The Ride: “Hopeless romantic” or “Cautious Cynic”?
Deanna: Now I am definitely a Cautious Cynic, but I used to believe in love. I don’t even know if there is such a thing as “true love” anymore, but I will spend the rest of my life looking for it anyway. It’s like the Holy Grail I guess – does it really even exist??? I guess it’s a lot like believing in God – you just have to walk by faith and not by sight. And it’s also sort of like how a little kid believes in Santa Claus – you keep on believing until some older kid SHATTERS your entire childhood! [laughs]
The Ride: What do you hope people get from watching the show?
Deanna: I hope people see what great things maturity brings to your life. I think the reason why there are so many divorces today is because people get married way to young, before they even know themselves. Divorces happen when people finally “grow up” and they learn who they really are – and they want to shed those parts of their “younger years” that don’t work and live life as the person they have become – not the person they were. It’s kind of like when a snake sheds it’s skin – or like when a hermit crab gets too big for its shell and has to go out into the ocean to find a bigger one. I feel like that happened to me when I got a divorce. I didn’t want to be “that” person anymore, I just wanted to be ME.

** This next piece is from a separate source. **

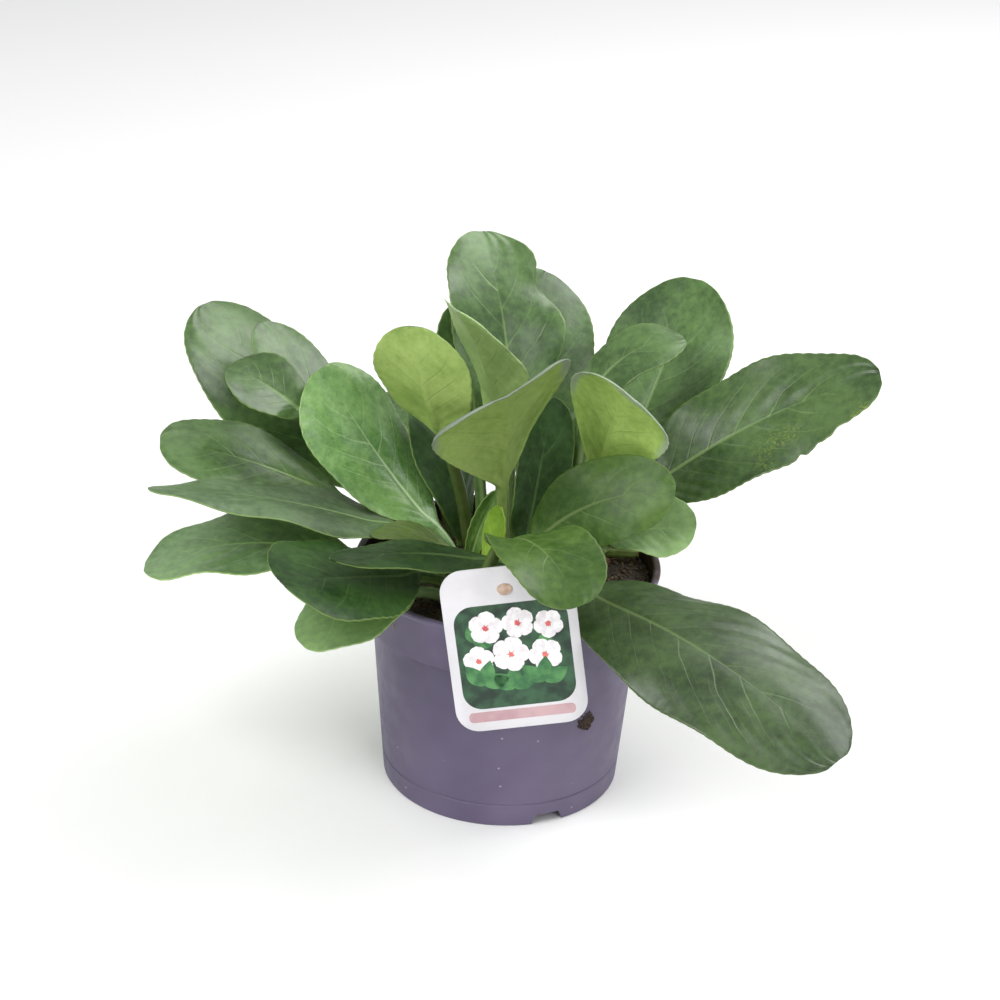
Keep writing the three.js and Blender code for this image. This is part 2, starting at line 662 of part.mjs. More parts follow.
// Ball of soil filling the pot, its top uneven and a little higher in the middle
function soilSolid() {
  const random = seededRandom(SOIL_SEED);
  const ring = (radius, height) =>
    Array.from({ length: SOIL_SEGMENTS }, (_, i) => {
      const angle = (2 * Math.PI * i) / SOIL_SEGMENTS;
      return [radius * Math.cos(angle), radius * Math.sin(angle), height()];
    });
  const rings = soilSide().map(([radius, height]) => ring(radius, () => height));
  const edge = soilSide()[3][0];
  for (let i = 1; i < SOIL_RINGS; i++) {
    const share = 1 - i / SOIL_RINGS;
    const dome = SOIL_EDGE + SOIL_DOME * (1 - share * share);
    const height = () => dome + (random() - 0.5) * SOIL_ROUGHNESS;
    rings.push(ring(edge * share, height));
  }
  return solidOf(closeRings(rings));
}

// Knobbly upright end of a rootstock, sunk into the soil
function crownSolid(crown, margin = 0) {
  const random = seededRandom(crown.seed);
  const profile = [
    [0.78, -CROWN_DEPTH],
    [1, -CROWN_DEPTH / 2],
    [1.04, 0],
    [0.86, crown.rise * 0.7],
    [0.42, crown.rise],
  ];
  const rings = profile.map(([share, height], row) => {
    const end = row === 0 ? -margin : row === profile.length - 1 ? margin : 0;
    return Array.from({ length: CROWN_SIDES }, (_, i) => {
      const angle = (2 * Math.PI * i) / CROWN_SIDES;
      const lump = 1 + (random() - 0.5) * CROWN_LUMPS;
      const radius = crown.radius * share * lump + margin;
      return [
        crown.at[0] + radius * Math.cos(angle),
        crown.at[1] + radius * Math.sin(angle),
        SOIL_EDGE + height + end,
      ];
    });
  });
  return solidOf(closeRings(rings));
}

// Keeps the main body and lets go of crumbs a cut has left loose
function mainBody(solid) {
  const bodies = solid.decompose();
  return bodies.reduce((best, body) => (body.volume() > best.volume() ? body : best));
}

// Old petiole end lying on the soil beside the right crown
function stubGeometry(margin = 0) {
  const start = new THREE.Vector3(...STUB_START);
  const end = new THREE.Vector3(...STUB_END);
  const along = end.clone().sub(start).normalize();
  const side = new THREE.Vector3().crossVectors(along, new THREE.Vector3(0, 0, 1)).normalize();
  const up = new THREE.Vector3().crossVectors(side, along);
  const ends = [start, start.clone().lerp(end, 0.5), end];
  const swell = [0.9, 1, 0.86];
  const rings = ends.map((middle, row) =>
    Array.from({ length: STUB_SIDES }, (_, i) => {
      const angle = (2 * Math.PI * i) / STUB_SIDES;
      const radius = STUB_RADIUS * swell[row] + margin;
      const point = middle.clone().addScaledVector(along, (row - 1) * margin);
      point.addScaledVector(up, radius * Math.cos(angle));
      point.addScaledVector(side, radius * Math.sin(angle));
      return point.toArray();
    }),
  );
  return closeRings(rings);
}

function roundedCard() {
  const x = CARD_WIDTH / 2;
  const y = CARD_HEIGHT / 2;
  const r = CARD_CORNER;
  const shape = new THREE.Shape();
  shape.moveTo(-x + r, -y);
  shape.lineTo(x - r, -y);
  shape.absarc(x - r, -y + r, r, -90 * degrees, 0, false);
  shape.lineTo(x, y - r);
  shape.absarc(x - r, y - r, r, 0, 90 * degrees, false);
  shape.lineTo(-x + r, y);
  shape.absarc(-x + r, y - r, r, 90 * degrees, 180 * degrees, false);
  shape.lineTo(-x, -y + r);
  shape.absarc(-x + r, -y + r, r, 180 * degrees, 270 * degrees, false);
  return shape;
}

// Moves a geometry from the card's own plane to its place against the rim
function placeOnPot(geometry) {
  const fall = (CARD_CENTRE_Z - POT_HEIGHT) / Math.cos(CARD_LEAN * degrees);
  geometry.rotateZ(CARD_TURN * degrees);
  geometry.translate(0, 0, -CARD_THICKNESS / 2);
  geometry.rotateX(90 * degrees);
  geometry.translate(0, 0, fall);
  geometry.rotateX(-CARD_LEAN * degrees);
  geometry.translate(CARD_CENTRE_X, CARD_MIDDLE_Y, POT_HEIGHT);
  return geometry;
}

// Oval head of the card's fixing, standing a little proud of the front
function buttonGeometry() {
  const shape = new THREE.Shape();
  shape.absellipse(BUTTON_X, BUTTON_Y, BUTTON_RADIUS_X, BUTTON_RADIUS_Y, 0, 2 * Math.PI);
  const depth = CARD_THICKNESS / 2 + BUTTON_HEIGHT;
  const options = { depth, bevelEnabled: false, curveSegments: 8 };
  return new THREE.ExtrudeGeometry(shape, options).translate(0, 0, CARD_THICKNESS / 2);
}

// Narrow tongue behind the card that bends over the rim down into the soil
function tongueGeometry() {
  const rings = TONGUE_PATH.map(([y, z], i) => {
    const before = TONGUE_PATH[Math.max(i - 1, 0)];
    const after = TONGUE_PATH[Math.min(i + 1, TONGUE_PATH.length - 1)];
    const run = Math.hypot(after[0] - before[0], after[1] - before[1]);
    const lean = [-(after[1] - before[1]) / run, (after[0] - before[0]) / run];
    const half = TONGUE_WIDTH / 2;
    const place = (side, depth) => [TONGUE_X + side, y + lean[0] * depth, z + lean[1] * depth];
    const deep = TONGUE_THICKNESS / 2;
    return [place(-half, deep), place(half, deep), place(half, -deep), place(-half, -deep)];
  });
  return closeRings(rings);
}

function cardSolid() {
  const options = { depth: CARD_THICKNESS, bevelEnabled: false, curveSegments: 5 };
  const plate = solidOf(placeOnPot(new THREE.ExtrudeGeometry(roundedCard(), options)));
  const button = solidOf(placeOnPot(buttonGeometry()));
  return plate.add(button).add(solidOf(tongueGeometry()));
}

function material(color, roughness) {
  return new THREE.MeshStandardMaterial({ color, roughness, metalness: 0 });
}

function addPiece(group, name, geometry, finish) {
  const mesh = new THREE.Mesh(geometry, finish);
  mesh.name = name;
  mesh.geometry.computeVertexNormals();
  group.add(mesh);
}

function addLeaves(group) {
  for (const [name, row] of Object.entries(LEAVES)) {
    const tone = LEAF_TONES[wholeLeaf(row).tone];
    addPiece(group, name, leafGeometry(row), material(tone.color, tone.roughness));
  }
}

// Soil and crowns, with a plain hole wherever something stands or lies in them
function addGround(group) {
  const sockets = Object.values(LEAVES).map(socketSolid);
  sockets.push(solidOf(stubGeometry(CLEARANCE)));
  let soil = soilSolid();
  for (const [name, crown] of Object.entries(CROWNS)) {
    let body = crownSolid(crown);
    sockets.forEach((socket) => {
      body = body.subtract(socket);
    });
    addPiece(group, name, geometryOf(mainBody(body)), material(CROWN_COLOR, 0.85));
    soil = soil.subtract(crownSolid(crown, CLEARANCE));
  }
  sockets.forEach((socket) => {
    soil = soil.subtract(socket);
  });
  soil = soil.subtract(tongueSocket());
  addPiece(group, "soil", geometryOf(mainBody(soil)), material(SOIL_COLOR, 0.95));
}

// Cutter for the tongue's slot: the tongue a clearance fatter all round
function tongueSocket() {
  const path = TONGUE_PATH.slice(-3);
  const half = TONGUE_WIDTH / 2 + CLEARANCE;
  const deep = TONGUE_THICKNESS / 2 + CLEARANCE;
  const rings = path.map(([y, z], i) => {
    const low = i === path.length - 1 ? -CLEARANCE : 0;
    return [
      [TONGUE_X - half, y + deep, z + low],
      [TONGUE_X + half, y + deep, z + low],
      [TONGUE_X + half, y - deep, z + low],
      [TONGUE_X - half, y - deep, z + low],
    ];
  });
  return solidOf(closeRings(rings));
}

function buildPlant() {
  const group = new THREE.Group();
  group.name = "potted_bergenia";
  addPiece(group, "pot", geometryOf(potSolid()), material(POT_COLOR, 0.5));
  addGround(group);
  addPiece(group, "plant_card", geometryOf(cardSolid()), material(CARD_COLOR, 0.45));
  addPiece(group, "petiole_stub", stubGeometry(), material(STUB_COLOR, 0.6));
  addLeaves(group);
  return group;
}

export default buildPlant();
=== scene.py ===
"""A potted bergenia: fine leaves, rootstocks, soil, nursery pot and plant card."""

import logging  # noqa: E402
import math  # noqa: E402
from dataclasses import dataclass, field  # noqa: E402
from enum import Enum  # noqa: E402

import bmesh  # noqa: E402
import bpy  # noqa: E402
import numpy as np  # noqa: E402
from mathutils import Matrix, Vector  # noqa: E402


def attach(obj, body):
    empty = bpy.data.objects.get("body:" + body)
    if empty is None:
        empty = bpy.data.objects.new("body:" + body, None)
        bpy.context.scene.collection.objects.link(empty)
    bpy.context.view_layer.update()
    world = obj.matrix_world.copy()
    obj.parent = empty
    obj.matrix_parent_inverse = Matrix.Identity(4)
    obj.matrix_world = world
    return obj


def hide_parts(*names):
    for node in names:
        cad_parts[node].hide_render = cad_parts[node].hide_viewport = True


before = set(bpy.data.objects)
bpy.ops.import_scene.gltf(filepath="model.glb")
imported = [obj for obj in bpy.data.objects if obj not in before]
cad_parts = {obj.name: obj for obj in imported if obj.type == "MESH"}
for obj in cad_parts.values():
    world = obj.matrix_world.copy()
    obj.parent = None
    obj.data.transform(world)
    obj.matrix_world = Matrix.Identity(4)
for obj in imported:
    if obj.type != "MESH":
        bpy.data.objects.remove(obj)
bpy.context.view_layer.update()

log = logging.getLogger("bergenia")

MM = 0.001
BODY = "root"
Colour = tuple[float, float, float]
Array = np.ndarray
Socket = bpy.types.NodeSocket
Piece = bpy.types.Object
Material = bpy.types.Material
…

Unfortunately, there is a lot of things you can’t shed from your past – like your children (not that anyone would WANT to), but it’s just sad that while you are growing up and “finding” yourself, the kids are kind of the ones who get the raw end of the deal. Hopefully one day they will understand it all when they “grow up” – and the cycle continues. I know I will definitely preach to my kids to wait until they are at least 35 before they get married! [laughs] There is no way it would have ever worked with John 20 years ago, but I could definitely see us together now – we seem to have a lot in common – it was even uncanny at times – as you will see on the show. We were just way too young and had a LOT of growing up to do back then.